Task input:
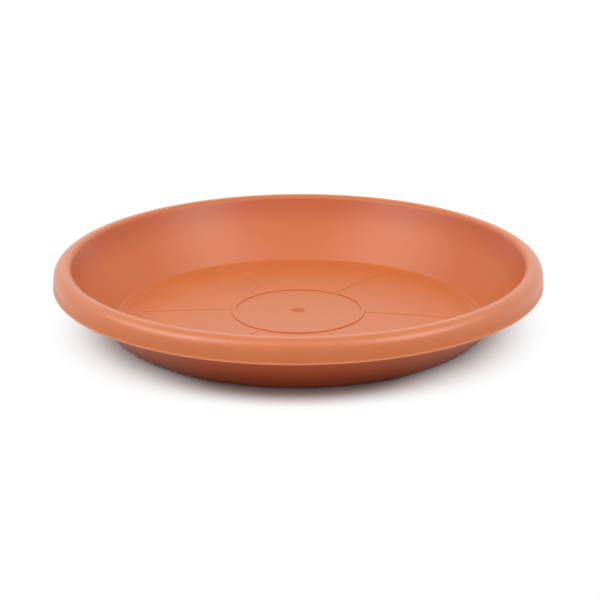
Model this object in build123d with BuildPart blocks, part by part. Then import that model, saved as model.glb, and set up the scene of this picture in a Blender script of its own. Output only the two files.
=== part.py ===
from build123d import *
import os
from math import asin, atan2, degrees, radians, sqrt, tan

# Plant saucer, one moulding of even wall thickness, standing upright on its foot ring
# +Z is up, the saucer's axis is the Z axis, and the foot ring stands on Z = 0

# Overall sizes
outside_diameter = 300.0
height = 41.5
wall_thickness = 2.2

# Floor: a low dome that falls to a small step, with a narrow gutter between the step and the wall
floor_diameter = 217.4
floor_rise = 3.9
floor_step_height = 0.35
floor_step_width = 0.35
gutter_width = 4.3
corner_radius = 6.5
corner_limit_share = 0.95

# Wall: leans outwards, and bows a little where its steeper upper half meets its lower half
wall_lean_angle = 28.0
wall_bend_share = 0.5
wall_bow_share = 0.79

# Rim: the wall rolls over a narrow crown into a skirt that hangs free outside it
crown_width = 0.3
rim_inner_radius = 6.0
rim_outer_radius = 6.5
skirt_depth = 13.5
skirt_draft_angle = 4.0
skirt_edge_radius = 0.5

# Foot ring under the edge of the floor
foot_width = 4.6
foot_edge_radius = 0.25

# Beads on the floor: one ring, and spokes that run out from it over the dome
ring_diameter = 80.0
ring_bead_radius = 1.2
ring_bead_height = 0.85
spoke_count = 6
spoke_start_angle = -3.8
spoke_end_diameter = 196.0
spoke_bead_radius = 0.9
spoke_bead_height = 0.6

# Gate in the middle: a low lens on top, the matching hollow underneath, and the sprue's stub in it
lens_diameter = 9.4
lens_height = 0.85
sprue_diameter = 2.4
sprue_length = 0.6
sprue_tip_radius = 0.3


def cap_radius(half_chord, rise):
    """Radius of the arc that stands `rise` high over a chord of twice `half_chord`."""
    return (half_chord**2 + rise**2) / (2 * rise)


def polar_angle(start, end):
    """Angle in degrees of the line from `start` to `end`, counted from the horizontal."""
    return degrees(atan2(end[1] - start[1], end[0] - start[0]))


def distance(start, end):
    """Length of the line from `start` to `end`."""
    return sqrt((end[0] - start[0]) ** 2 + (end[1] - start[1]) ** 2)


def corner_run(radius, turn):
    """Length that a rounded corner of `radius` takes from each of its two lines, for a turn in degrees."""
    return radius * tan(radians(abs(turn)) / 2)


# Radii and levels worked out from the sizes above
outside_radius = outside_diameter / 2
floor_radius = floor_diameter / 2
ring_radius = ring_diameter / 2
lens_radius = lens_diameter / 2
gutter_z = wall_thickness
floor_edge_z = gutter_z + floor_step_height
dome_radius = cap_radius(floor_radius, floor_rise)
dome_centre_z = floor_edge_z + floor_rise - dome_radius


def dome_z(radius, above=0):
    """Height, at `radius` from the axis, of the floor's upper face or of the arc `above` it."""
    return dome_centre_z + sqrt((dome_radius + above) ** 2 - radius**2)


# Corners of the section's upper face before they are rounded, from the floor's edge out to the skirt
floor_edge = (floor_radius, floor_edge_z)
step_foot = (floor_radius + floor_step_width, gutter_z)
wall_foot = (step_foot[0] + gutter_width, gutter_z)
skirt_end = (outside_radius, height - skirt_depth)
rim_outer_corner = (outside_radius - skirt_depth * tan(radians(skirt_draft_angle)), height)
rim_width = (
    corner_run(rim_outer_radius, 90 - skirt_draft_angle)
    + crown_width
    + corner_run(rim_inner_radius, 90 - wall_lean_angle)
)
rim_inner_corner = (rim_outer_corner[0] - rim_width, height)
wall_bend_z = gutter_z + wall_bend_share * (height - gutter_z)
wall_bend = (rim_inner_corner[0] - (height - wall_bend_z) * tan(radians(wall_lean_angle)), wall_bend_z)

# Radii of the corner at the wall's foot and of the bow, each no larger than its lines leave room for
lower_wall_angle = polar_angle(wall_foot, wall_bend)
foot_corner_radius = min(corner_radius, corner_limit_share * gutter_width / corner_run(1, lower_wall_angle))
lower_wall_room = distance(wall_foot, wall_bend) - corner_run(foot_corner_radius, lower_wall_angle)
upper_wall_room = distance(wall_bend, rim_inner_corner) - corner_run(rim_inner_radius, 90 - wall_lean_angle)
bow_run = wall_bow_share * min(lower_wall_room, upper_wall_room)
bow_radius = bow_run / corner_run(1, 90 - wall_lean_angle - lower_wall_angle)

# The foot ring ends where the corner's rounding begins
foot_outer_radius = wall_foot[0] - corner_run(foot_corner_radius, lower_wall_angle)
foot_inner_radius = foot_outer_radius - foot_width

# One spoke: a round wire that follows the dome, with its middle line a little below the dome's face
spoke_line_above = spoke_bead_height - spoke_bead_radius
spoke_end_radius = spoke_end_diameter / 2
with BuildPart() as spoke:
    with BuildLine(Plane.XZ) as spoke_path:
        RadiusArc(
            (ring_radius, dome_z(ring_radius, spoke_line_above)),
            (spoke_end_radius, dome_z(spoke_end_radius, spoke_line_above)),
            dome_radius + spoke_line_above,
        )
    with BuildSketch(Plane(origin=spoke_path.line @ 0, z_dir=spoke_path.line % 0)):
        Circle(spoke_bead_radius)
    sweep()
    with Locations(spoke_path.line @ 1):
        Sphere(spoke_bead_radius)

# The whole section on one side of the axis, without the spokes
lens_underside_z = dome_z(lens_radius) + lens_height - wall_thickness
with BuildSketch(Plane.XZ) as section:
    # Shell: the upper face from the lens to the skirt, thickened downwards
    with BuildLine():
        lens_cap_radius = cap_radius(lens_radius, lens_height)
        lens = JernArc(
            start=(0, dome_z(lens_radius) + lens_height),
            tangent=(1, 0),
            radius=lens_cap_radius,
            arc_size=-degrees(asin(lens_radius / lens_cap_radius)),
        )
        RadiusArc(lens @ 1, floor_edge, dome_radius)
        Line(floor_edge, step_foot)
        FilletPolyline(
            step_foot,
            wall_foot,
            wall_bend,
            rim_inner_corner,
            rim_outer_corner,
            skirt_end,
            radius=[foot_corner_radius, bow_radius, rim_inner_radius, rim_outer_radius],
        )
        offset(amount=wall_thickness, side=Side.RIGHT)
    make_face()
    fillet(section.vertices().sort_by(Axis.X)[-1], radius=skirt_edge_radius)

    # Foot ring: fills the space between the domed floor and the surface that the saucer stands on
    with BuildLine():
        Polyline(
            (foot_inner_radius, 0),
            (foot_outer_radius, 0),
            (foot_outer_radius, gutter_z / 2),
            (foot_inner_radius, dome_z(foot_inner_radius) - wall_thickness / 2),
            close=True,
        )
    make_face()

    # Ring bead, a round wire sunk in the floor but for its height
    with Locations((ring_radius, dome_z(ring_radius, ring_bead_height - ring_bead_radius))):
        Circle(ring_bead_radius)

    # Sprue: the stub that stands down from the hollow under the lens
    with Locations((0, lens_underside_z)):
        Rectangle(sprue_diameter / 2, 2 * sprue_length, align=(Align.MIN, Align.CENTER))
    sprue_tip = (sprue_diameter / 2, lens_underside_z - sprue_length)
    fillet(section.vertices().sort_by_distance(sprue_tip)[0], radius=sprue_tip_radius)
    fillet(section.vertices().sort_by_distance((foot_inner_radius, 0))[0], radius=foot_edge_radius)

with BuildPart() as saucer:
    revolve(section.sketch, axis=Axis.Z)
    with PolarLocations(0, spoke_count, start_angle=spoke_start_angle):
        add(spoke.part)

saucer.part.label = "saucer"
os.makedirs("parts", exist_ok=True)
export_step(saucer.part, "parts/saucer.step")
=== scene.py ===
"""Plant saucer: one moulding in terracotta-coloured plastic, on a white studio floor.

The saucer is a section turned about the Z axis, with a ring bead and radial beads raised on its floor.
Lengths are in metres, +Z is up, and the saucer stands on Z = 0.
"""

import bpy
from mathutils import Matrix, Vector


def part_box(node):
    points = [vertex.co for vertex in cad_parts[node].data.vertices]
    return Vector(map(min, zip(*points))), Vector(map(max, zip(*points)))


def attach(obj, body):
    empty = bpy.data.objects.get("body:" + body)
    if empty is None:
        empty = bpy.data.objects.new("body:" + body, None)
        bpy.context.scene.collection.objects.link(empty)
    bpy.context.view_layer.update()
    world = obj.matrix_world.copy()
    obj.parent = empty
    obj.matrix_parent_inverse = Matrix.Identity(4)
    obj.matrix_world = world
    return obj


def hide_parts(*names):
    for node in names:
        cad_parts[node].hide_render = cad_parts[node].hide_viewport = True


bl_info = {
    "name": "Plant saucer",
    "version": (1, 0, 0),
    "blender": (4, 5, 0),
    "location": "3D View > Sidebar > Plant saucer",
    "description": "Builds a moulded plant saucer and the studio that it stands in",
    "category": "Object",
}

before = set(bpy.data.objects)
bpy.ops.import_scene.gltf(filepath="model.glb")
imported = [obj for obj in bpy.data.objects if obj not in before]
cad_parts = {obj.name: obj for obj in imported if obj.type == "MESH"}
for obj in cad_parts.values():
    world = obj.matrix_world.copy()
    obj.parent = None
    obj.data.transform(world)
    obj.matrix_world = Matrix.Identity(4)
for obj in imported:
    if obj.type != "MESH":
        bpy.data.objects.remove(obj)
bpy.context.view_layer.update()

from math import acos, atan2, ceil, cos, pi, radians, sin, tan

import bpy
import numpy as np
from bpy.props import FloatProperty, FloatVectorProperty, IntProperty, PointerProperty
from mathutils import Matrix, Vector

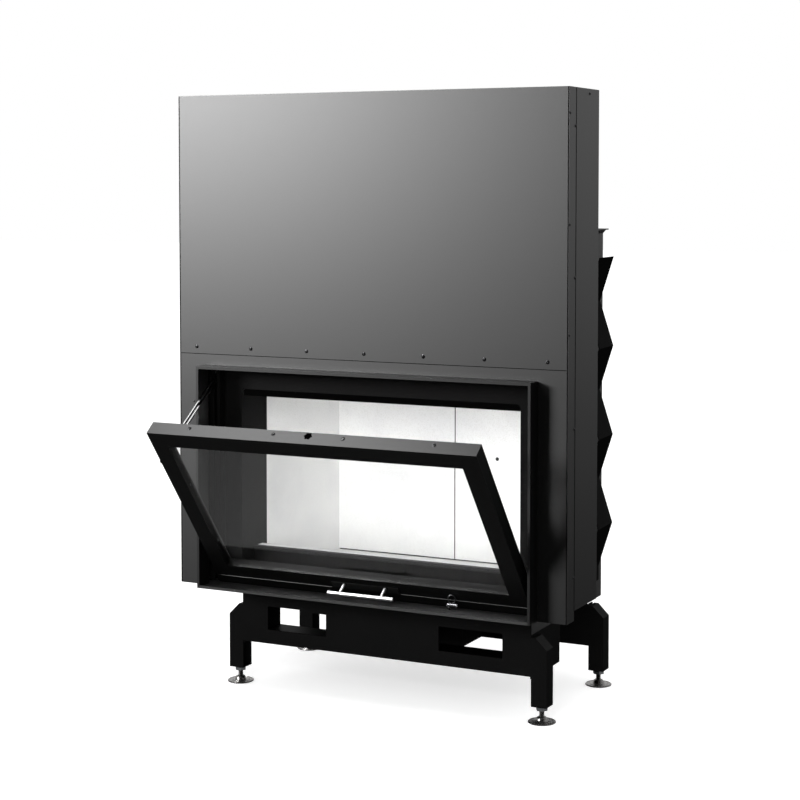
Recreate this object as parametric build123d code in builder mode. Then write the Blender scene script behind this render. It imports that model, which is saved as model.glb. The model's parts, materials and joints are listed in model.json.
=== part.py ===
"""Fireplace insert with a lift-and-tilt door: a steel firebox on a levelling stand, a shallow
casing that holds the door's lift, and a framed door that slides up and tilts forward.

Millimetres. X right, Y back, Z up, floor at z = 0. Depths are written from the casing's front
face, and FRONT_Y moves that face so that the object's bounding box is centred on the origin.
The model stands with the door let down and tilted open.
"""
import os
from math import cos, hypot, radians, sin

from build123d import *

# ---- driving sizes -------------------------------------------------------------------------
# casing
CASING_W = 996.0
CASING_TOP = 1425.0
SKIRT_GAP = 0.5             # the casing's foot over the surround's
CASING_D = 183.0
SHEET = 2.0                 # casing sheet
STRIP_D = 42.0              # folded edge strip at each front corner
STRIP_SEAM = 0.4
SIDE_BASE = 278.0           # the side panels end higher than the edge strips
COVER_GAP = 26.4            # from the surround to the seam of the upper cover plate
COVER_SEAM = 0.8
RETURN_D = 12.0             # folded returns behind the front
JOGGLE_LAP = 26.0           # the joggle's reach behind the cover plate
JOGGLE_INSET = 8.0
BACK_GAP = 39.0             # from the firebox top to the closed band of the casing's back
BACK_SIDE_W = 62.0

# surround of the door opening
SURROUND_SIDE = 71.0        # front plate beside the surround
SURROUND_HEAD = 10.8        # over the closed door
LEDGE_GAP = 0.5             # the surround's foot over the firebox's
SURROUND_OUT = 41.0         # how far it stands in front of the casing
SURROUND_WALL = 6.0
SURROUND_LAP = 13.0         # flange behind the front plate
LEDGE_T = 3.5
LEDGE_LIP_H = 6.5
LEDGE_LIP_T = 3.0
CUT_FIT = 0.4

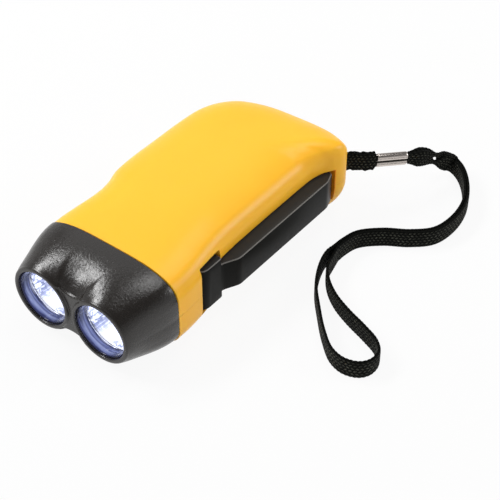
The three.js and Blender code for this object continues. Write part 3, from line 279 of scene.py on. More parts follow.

Given problem: Only the lines from the first line of the records through the line containing "foot_edge_radius = 0.25" should be repeated, exactly as they appear.

Full answer:
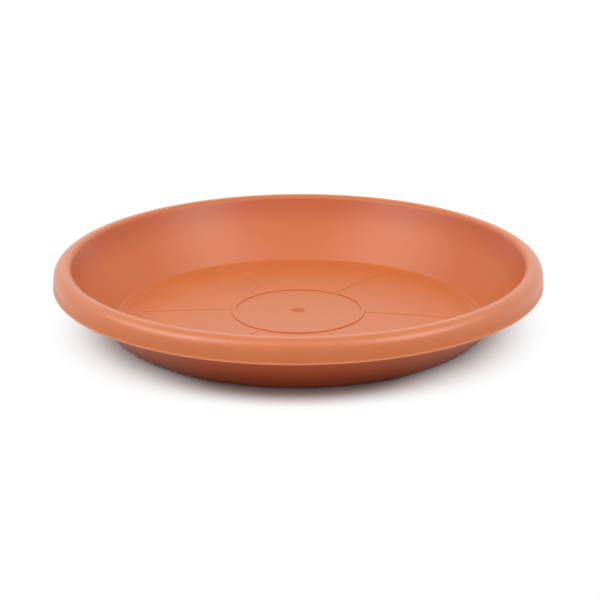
Model this object in build123d with BuildPart blocks, part by part. Then import that model, saved as model.glb, and set up the scene of this picture in a Blender script of its own. Output only the two files.
=== part.py ===
from build123d import *
import os
from math import asin, atan2, degrees, radians, sqrt, tan

# Plant saucer, one moulding of even wall thickness, standing upright on its foot ring
# +Z is up, the saucer's axis is the Z axis, and the foot ring stands on Z = 0

# Overall sizes
outside_diameter = 300.0
height = 41.5
wall_thickness = 2.2

# Floor: a low dome that falls to a small step, with a narrow gutter between the step and the wall
floor_diameter = 217.4
floor_rise = 3.9
floor_step_height = 0.35
floor_step_width = 0.35
gutter_width = 4.3
corner_radius = 6.5
corner_limit_share = 0.95

# Wall: leans outwards, and bows a little where its steeper upper half meets its lower half
wall_lean_angle = 28.0
wall_bend_share = 0.5
wall_bow_share = 0.79

# Rim: the wall rolls over a narrow crown into a skirt that hangs free outside it
crown_width = 0.3
rim_inner_radius = 6.0
rim_outer_radius = 6.5
skirt_depth = 13.5
skirt_draft_angle = 4.0
skirt_edge_radius = 0.5

# Foot ring under the edge of the floor
foot_width = 4.6
foot_edge_radius = 0.25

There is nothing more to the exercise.